Exploring Dynamic Properties of Backdoor Training Through Information Bottleneck

TL;DR

The paper addresses how backdoor data alters neural network training by importing an Information Bottleneck lens to track mutual information dynamics. It introduces a class-aware MI framework, adopts InfoNCE for robust MI estimation, and links MI trajectories to clustering of internal representations, revealing attack-specific learning dynamics. A novel stealth metric quantifies how seamlessly backdoor signals embed into model representations, uncovering that visually conspicuous attacks (e.g., BadNets) can be more model-stealthy than perceptually stealthy ones. The findings offer a new, quantitative dimension for backdoor threat assessment and motivate real-time monitoring of information flow to inform defenses across CNN architectures and datasets.

Abstract

Understanding how backdoor data influences neural network training dynamics remains a complex and underexplored challenge.
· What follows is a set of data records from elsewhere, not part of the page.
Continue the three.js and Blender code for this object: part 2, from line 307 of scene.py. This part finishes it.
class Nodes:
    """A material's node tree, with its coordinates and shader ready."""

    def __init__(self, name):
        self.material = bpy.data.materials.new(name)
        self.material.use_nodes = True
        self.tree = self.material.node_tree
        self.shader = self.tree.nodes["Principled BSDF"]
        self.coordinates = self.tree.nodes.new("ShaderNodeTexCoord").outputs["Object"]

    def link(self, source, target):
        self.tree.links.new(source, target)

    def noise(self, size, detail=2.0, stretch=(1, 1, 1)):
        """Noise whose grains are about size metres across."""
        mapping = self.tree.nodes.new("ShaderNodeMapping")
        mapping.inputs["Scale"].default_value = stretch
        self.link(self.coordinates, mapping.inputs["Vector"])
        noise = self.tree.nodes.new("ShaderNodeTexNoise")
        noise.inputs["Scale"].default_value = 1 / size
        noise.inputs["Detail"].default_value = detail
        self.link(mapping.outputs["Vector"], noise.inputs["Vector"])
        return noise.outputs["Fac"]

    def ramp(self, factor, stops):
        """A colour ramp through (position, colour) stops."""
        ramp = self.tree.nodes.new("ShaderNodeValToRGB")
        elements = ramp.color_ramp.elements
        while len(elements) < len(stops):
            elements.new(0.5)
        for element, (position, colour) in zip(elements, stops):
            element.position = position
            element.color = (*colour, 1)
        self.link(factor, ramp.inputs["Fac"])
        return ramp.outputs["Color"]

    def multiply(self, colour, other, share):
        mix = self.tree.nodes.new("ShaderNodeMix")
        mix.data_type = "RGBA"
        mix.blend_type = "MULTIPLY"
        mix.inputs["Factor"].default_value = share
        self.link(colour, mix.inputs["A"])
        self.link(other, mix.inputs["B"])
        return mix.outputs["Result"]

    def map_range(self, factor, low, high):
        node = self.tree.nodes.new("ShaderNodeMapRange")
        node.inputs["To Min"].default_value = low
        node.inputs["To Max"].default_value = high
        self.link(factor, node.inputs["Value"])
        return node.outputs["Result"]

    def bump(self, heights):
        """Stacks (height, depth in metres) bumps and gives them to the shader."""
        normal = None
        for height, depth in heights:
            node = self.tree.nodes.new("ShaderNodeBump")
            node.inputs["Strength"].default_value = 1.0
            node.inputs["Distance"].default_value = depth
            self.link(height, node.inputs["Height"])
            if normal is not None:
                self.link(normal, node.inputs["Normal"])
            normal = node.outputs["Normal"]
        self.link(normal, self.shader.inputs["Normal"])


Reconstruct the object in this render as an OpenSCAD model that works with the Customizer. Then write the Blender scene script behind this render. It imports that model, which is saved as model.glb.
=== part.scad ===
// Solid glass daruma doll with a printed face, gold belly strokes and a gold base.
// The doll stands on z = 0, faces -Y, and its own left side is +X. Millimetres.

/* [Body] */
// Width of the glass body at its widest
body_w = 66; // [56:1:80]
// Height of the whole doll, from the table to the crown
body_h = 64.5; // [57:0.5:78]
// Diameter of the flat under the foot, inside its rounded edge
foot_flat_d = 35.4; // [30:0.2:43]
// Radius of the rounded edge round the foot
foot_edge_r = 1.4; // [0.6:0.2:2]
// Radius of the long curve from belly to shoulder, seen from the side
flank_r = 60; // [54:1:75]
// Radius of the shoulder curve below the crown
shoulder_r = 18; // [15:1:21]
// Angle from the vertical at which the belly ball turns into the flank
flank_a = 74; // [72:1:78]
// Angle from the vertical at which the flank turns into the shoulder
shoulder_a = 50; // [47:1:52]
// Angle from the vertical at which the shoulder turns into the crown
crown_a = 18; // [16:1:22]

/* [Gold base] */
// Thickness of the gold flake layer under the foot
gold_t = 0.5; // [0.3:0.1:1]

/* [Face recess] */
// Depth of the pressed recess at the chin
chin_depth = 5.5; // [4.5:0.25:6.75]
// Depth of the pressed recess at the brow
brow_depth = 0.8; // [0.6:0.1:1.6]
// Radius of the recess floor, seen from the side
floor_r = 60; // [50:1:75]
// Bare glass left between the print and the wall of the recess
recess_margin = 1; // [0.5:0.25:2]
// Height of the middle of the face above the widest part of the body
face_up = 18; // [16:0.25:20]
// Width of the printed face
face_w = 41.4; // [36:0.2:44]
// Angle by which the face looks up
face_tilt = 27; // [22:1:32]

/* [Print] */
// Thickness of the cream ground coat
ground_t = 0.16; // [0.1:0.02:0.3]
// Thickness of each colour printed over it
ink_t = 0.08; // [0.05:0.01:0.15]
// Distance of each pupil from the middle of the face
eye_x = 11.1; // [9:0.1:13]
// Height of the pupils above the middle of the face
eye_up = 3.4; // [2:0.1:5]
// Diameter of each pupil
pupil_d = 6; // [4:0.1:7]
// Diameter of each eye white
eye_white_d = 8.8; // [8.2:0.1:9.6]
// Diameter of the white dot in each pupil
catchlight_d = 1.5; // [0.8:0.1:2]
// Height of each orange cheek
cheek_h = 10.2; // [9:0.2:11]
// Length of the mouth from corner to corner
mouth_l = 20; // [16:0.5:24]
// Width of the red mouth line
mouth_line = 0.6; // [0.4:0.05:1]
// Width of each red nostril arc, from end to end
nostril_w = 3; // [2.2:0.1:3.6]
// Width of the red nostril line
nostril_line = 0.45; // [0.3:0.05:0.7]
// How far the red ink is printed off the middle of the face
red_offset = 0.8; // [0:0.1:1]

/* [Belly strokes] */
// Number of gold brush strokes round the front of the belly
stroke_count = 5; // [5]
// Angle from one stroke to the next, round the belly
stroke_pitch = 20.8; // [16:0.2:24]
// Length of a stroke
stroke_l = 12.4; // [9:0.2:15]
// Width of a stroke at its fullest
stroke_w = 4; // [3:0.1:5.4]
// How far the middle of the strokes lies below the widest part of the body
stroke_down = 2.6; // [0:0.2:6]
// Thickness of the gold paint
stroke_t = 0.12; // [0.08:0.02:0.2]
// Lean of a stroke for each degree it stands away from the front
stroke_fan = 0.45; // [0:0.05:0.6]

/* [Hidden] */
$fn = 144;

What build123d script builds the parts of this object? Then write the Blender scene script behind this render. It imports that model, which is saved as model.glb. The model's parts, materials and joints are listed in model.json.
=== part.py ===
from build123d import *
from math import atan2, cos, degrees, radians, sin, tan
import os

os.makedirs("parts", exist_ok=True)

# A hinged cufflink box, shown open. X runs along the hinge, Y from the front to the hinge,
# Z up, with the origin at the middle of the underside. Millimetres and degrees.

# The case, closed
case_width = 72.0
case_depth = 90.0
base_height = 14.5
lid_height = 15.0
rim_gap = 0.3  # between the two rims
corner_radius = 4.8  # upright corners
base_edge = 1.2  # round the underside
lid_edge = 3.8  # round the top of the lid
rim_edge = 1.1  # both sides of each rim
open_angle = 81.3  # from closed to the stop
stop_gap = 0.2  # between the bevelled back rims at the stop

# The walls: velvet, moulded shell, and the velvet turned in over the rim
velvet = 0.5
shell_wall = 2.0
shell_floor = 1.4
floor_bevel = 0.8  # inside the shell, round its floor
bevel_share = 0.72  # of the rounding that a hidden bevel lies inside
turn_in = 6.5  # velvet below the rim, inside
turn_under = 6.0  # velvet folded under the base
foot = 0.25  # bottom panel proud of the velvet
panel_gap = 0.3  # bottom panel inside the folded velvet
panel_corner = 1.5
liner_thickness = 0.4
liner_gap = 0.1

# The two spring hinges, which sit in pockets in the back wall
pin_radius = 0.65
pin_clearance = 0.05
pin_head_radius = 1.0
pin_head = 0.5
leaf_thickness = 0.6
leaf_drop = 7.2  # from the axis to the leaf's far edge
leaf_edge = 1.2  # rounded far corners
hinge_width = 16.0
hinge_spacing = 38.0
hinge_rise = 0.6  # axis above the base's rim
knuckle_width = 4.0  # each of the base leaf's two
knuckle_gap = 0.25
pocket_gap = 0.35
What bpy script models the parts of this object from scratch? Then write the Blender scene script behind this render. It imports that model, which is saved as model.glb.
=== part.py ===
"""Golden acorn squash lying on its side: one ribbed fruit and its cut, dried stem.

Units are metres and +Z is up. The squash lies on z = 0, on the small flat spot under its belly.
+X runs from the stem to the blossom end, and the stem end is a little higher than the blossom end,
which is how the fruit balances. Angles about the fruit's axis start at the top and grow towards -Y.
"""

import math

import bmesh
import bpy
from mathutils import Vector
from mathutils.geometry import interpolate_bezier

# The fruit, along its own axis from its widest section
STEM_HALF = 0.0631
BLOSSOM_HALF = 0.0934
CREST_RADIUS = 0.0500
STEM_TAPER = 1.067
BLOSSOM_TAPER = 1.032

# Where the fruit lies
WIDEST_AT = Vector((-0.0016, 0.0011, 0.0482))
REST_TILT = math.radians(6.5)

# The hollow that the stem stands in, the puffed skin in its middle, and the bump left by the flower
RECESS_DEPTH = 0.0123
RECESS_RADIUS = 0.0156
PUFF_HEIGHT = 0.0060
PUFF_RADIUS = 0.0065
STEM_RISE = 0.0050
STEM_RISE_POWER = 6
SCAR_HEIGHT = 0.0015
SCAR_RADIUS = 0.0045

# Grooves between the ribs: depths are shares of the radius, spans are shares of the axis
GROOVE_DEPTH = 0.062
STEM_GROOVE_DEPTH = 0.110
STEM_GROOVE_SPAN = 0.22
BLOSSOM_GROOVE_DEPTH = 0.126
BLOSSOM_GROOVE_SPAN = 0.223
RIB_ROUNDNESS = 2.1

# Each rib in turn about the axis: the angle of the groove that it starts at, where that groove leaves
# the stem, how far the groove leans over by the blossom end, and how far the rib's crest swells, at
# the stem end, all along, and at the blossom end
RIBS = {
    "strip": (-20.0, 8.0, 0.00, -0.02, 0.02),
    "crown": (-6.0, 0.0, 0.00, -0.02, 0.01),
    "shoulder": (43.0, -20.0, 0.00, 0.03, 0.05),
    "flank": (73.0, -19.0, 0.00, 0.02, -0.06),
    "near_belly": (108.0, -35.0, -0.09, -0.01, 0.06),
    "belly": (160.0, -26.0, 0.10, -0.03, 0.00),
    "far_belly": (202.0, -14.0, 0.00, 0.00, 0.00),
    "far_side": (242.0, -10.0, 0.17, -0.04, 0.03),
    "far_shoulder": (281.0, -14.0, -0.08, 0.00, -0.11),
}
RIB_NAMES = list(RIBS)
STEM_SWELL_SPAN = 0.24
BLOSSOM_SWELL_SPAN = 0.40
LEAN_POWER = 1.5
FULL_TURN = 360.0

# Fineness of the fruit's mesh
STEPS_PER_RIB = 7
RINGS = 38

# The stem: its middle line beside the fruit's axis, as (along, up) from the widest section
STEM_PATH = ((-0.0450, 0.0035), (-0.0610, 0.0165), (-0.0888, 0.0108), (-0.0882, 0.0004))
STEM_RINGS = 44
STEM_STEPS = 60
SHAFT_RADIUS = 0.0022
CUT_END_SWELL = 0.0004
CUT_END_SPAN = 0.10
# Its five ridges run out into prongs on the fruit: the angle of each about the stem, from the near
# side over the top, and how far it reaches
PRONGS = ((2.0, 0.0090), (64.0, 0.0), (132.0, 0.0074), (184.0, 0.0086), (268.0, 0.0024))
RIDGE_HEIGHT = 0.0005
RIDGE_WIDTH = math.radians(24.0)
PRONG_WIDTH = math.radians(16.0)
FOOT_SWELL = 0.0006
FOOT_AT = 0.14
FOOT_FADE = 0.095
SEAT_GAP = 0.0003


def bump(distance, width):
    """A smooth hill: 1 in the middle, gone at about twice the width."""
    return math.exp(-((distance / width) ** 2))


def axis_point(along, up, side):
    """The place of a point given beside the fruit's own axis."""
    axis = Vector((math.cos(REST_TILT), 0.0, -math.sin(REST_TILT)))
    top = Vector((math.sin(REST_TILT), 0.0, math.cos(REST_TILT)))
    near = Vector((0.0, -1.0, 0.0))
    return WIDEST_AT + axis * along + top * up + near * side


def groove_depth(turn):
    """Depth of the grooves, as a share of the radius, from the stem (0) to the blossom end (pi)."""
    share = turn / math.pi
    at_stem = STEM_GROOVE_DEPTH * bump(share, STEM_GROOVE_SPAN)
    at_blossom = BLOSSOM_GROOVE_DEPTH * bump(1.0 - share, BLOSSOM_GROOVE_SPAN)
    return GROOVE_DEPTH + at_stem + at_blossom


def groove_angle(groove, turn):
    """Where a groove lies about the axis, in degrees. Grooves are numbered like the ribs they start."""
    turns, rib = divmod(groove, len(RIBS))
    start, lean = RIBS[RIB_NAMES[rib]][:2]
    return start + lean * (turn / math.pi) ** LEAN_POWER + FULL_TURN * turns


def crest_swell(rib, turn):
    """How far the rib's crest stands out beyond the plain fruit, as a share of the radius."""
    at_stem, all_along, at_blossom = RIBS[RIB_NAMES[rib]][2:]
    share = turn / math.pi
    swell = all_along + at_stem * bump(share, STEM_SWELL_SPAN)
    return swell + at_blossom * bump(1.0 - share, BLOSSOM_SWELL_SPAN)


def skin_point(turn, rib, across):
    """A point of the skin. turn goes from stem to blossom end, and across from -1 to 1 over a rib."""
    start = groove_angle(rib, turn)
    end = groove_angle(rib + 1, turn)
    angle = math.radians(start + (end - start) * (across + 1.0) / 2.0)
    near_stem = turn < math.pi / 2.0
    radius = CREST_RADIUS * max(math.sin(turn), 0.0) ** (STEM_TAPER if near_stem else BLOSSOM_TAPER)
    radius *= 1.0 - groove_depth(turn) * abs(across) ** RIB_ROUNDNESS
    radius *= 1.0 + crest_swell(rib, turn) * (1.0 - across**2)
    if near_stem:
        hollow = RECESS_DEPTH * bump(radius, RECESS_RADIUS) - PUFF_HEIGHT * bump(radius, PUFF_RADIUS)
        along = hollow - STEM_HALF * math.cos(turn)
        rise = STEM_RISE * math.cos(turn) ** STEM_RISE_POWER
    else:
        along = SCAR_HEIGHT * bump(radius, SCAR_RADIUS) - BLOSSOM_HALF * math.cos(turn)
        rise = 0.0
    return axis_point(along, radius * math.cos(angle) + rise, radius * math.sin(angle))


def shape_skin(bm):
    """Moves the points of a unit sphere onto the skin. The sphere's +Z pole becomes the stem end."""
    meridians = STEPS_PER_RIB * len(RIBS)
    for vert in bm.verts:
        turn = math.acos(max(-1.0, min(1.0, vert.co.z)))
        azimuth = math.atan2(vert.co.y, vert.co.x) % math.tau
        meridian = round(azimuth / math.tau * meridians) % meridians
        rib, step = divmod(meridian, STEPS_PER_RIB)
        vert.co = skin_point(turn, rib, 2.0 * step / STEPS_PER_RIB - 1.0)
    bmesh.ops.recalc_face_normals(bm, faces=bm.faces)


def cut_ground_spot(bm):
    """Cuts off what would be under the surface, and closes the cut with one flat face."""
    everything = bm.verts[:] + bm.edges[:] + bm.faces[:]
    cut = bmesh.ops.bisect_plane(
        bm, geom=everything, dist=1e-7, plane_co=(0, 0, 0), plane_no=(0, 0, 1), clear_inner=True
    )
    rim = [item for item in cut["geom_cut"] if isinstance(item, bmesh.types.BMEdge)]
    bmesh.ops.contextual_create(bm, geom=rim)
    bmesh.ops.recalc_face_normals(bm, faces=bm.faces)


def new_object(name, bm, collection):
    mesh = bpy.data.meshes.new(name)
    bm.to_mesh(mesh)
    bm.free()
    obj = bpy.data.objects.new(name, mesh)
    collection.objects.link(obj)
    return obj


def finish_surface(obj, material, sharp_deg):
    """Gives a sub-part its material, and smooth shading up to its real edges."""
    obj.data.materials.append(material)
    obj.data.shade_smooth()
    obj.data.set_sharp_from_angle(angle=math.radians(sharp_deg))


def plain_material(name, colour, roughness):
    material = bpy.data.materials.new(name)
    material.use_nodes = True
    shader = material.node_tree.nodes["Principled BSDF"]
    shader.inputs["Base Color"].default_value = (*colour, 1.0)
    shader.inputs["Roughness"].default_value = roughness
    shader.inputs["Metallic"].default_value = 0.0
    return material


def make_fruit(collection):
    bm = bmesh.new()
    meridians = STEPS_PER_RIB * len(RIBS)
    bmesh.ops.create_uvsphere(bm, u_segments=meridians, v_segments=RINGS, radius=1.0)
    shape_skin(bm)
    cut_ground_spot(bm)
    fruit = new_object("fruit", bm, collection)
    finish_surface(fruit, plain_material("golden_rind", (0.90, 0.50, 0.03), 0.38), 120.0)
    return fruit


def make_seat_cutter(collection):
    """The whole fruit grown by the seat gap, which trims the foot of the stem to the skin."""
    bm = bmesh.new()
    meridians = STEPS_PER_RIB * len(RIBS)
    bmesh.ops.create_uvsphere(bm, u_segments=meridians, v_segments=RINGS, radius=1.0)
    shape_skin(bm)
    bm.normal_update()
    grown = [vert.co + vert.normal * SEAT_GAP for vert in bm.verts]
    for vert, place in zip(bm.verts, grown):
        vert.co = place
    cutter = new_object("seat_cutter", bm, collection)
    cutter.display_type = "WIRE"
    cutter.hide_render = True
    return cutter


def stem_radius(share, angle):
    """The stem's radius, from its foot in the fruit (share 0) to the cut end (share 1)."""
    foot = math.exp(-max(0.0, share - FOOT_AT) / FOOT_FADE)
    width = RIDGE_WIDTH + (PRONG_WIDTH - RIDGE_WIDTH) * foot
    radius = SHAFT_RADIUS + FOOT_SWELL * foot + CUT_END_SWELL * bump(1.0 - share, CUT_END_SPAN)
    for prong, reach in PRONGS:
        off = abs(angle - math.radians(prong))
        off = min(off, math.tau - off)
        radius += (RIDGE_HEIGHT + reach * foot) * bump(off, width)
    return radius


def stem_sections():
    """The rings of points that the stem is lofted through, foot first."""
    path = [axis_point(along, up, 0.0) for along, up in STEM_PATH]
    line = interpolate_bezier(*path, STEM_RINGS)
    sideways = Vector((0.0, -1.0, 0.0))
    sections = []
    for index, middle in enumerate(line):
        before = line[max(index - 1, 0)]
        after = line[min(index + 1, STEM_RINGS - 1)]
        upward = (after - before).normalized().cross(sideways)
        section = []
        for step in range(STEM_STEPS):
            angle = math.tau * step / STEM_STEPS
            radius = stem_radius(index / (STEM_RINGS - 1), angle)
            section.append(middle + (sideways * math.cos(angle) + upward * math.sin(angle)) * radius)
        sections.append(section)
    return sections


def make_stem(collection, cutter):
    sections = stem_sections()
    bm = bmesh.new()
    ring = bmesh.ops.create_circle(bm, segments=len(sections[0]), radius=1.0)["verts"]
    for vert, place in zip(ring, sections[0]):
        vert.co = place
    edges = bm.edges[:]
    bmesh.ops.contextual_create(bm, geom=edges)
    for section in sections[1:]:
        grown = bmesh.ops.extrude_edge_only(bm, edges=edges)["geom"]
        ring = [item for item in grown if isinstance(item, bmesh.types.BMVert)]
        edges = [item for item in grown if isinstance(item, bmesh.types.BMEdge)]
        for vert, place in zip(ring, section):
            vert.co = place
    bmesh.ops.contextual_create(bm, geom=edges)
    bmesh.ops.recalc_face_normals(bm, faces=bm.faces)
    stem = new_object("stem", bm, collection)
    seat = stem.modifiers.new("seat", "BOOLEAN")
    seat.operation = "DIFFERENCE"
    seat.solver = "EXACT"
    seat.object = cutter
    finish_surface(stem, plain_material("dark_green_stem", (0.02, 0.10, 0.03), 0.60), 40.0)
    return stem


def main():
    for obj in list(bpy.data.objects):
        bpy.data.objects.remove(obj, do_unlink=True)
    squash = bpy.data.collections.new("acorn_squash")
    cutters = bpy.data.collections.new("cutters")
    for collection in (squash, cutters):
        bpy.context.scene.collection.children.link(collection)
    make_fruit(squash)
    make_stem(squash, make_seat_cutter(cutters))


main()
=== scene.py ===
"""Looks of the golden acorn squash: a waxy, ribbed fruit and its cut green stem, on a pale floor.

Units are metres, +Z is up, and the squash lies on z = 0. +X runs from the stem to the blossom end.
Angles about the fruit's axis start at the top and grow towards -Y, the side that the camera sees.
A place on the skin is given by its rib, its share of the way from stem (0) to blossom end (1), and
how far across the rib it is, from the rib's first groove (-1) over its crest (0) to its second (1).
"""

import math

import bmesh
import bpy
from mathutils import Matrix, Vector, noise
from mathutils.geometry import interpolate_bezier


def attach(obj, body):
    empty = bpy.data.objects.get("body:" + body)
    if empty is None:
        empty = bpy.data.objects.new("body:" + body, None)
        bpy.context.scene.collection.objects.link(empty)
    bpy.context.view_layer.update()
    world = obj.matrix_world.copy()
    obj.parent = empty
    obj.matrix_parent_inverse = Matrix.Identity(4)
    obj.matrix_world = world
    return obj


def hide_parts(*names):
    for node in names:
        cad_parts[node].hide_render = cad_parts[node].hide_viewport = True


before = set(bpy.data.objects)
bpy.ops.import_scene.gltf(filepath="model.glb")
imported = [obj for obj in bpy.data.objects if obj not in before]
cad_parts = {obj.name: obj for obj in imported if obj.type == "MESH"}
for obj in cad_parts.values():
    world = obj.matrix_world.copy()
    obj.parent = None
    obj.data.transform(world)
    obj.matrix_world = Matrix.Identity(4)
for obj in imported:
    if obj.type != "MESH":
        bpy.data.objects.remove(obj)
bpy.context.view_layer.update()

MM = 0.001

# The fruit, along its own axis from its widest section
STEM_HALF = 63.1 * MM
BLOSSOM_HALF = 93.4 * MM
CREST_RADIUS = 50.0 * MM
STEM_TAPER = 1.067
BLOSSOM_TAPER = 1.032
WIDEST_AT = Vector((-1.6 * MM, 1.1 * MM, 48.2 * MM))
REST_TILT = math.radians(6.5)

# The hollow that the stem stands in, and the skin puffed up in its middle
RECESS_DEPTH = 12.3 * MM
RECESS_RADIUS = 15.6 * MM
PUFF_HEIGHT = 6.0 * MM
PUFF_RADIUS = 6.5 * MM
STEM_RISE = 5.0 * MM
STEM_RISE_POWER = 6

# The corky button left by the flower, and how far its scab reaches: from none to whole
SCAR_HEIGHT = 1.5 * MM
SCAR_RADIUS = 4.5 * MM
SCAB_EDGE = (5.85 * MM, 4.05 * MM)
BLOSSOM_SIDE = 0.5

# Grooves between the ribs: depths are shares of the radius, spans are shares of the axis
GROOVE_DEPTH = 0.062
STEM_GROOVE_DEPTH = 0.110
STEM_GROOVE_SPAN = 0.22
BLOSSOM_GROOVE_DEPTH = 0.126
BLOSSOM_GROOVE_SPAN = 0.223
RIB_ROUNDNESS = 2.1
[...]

In this paper, we present a rigorous analysis of the impact of backdoor data on the learning process, with a particular focus on the distinct behaviors between the target class and other clean classes. Leveraging the Information Bottleneck (IB) principle connected with clustering of internal representation, We find that backdoor attacks create unique mutual information (MI) signatures, which evolve across training phases and differ based on the attack mechanism. Our analysis uncovers a surprising trade-off: visually conspicuous attacks like BadNets can achieve high stealthiness from an information-theoretic perspective, integrating more seamlessly into the model than many visually imperceptible attacks. Building on these insights, we propose a novel, dynamics-based stealthiness metric that quantifies an attack's integration at the model level. We validate our findings and the proposed metric across multiple datasets and diverse attack types, offering a new dimension for understanding and evaluating backdoor threats. Our code is available in: https://github.com/XinyuLiu71/Information_Bottleneck_Backdoor.git.

Figures (13)

• Figure 1: Poisoned samples generated by different attacks: (a) BadNets, (b) LC, (c) Blend, (d) WaNet, (e) Adap-Blend, and (f) Ftrojan.
• Figure 2: Comparison of MI estimation between InfoNCE oordRepresentationLearningContrastive2019 and MINE belghazi2018mine under a controlled experimental setup. The dashed green line represents the true MI value. InfoNCE demonstrates smoother convergence, reduced fluctuation, and faster attainment of the true MI value compared to MINE. The inset highlights the stability of MI estimates during the final training epochs, where InfoNCE consistently outperforms MINE in accuracy and variance.
• Figure 3: MI dynamics under BadNets attack on the CIFAR-10 dataset using a ResNet-18 model with a 10% poisoning ratio and $\gamma = 0.4$. The subfigures show $I(X;T)$ (left) and $I(T; Y_{\text{pred}})$ (right) across training phases. $I(X;T)$ exhibits the distinct two-phase behavior of backdoor samples and higher MI after the compression phased. $I(T; Y_{\text{pred}})$ of backdoor samples closely matches that of clean samples. These findings align with the mechanism of BadNets, where the trigger is learned early, and both semantic features from other clean classes and trigger-specific features influence the model representations and predictions.
• Figure 4: t-SNE of the last hidden layer representations $T$ under BadNets attack (CIFAR-10, 10% poisoning ratio). (a) backdoor samples rapidly form a distinct cluster due to the simple trigger. (b)&(c) clean samples form well-separated clusters, while backdoor samples remain a distinct cluster and further subdivide into sub-clusters reflecting the model's dual representation of the trigger and semantic features.
• Figure 5: Validation of the InfoNCE estimator against theoretical bounds and ground truth. (a) The $I(X;B)$ estimate closely matches its upper bound $H(B)$. (b) The $I(B;Y)$ estimate is nearly identical to the analytically computed true MI. (c) The $I(B;Y_{\text{pred}})$ estimate approaches its $H(B)$ bound, confirming reliance on the trigger.